Stored records:
-- Begin --
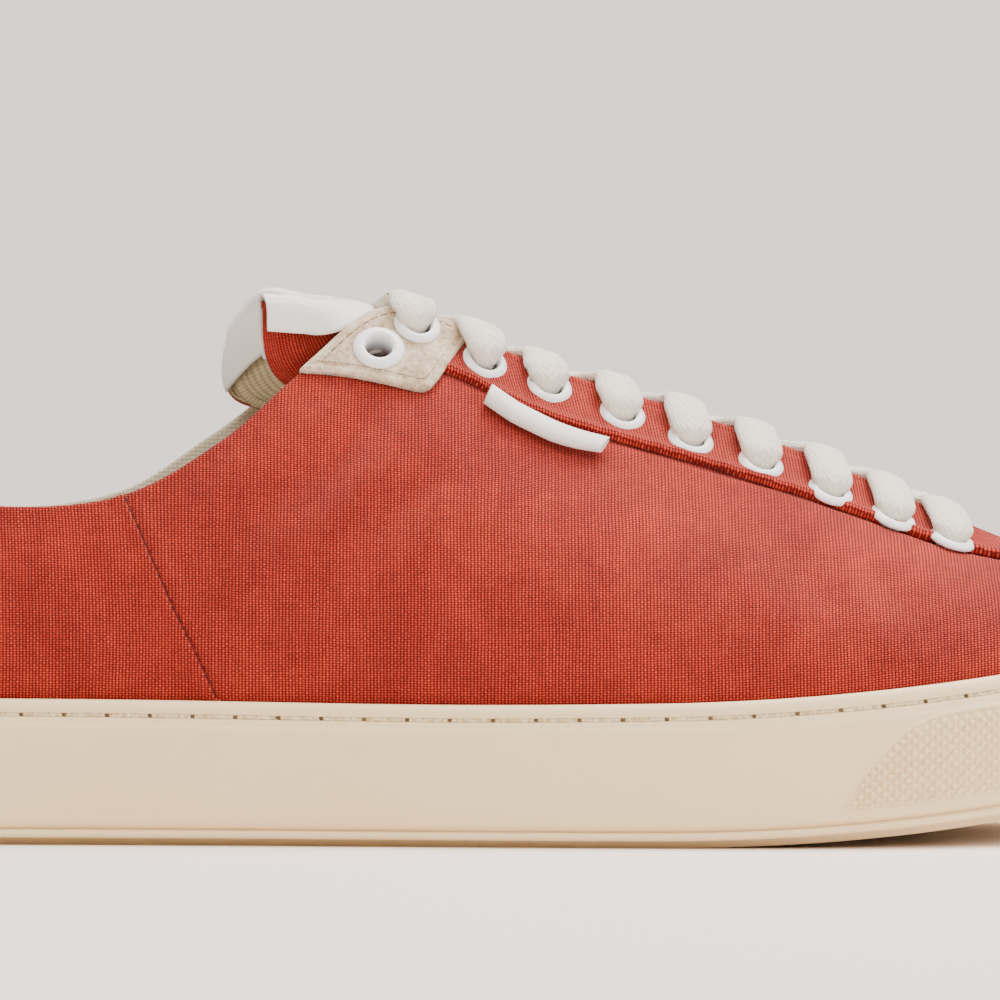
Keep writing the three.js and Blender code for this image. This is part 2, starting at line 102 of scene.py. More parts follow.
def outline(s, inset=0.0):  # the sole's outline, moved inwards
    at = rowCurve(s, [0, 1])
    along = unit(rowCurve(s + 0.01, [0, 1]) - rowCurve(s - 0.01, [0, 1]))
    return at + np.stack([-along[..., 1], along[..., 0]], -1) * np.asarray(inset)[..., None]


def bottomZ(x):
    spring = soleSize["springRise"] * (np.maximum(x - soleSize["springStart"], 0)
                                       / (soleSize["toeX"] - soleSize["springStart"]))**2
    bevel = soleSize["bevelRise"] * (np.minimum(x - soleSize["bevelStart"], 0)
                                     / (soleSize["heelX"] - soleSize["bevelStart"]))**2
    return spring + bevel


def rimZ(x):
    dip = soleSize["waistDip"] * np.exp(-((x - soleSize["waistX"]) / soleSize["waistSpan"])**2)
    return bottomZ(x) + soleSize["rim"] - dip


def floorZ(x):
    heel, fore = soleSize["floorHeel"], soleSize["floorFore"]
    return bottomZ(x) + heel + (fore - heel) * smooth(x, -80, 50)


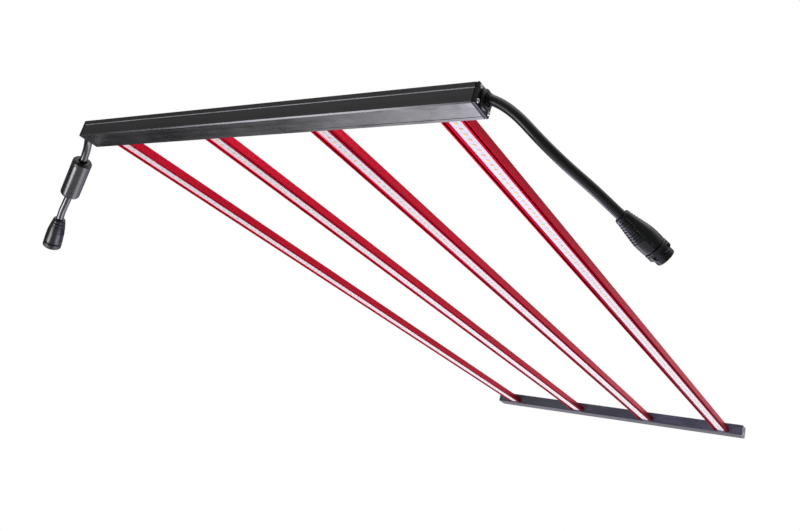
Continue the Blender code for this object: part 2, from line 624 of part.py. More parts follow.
-- End --
Work to be completed:
Repeat the records above line by line, from the first line through the line that contains "return spring + bevel".

Answer to this exercise:
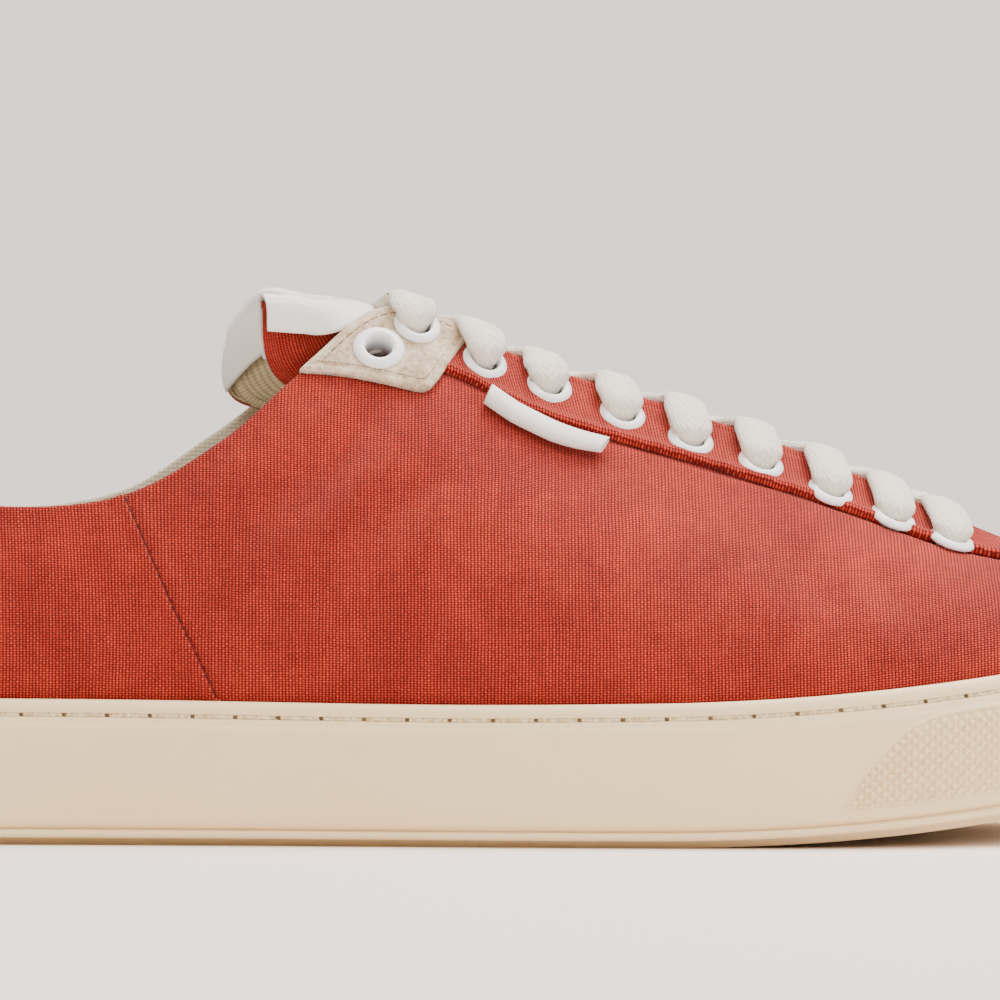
Keep writing the three.js and Blender code for this image. This is part 2, starting at line 102 of scene.py. More parts follow.
def outline(s, inset=0.0):  # the sole's outline, moved inwards
    at = rowCurve(s, [0, 1])
    along = unit(rowCurve(s + 0.01, [0, 1]) - rowCurve(s - 0.01, [0, 1]))
    return at + np.stack([-along[..., 1], along[..., 0]], -1) * np.asarray(inset)[..., None]


def bottomZ(x):
    spring = soleSize["springRise"] * (np.maximum(x - soleSize["springStart"], 0)
                                       / (soleSize["toeX"] - soleSize["springStart"]))**2
    bevel = soleSize["bevelRise"] * (np.minimum(x - soleSize["bevelStart"], 0)
                                     / (soleSize["heelX"] - soleSize["bevelStart"]))**2
    return spring + bevel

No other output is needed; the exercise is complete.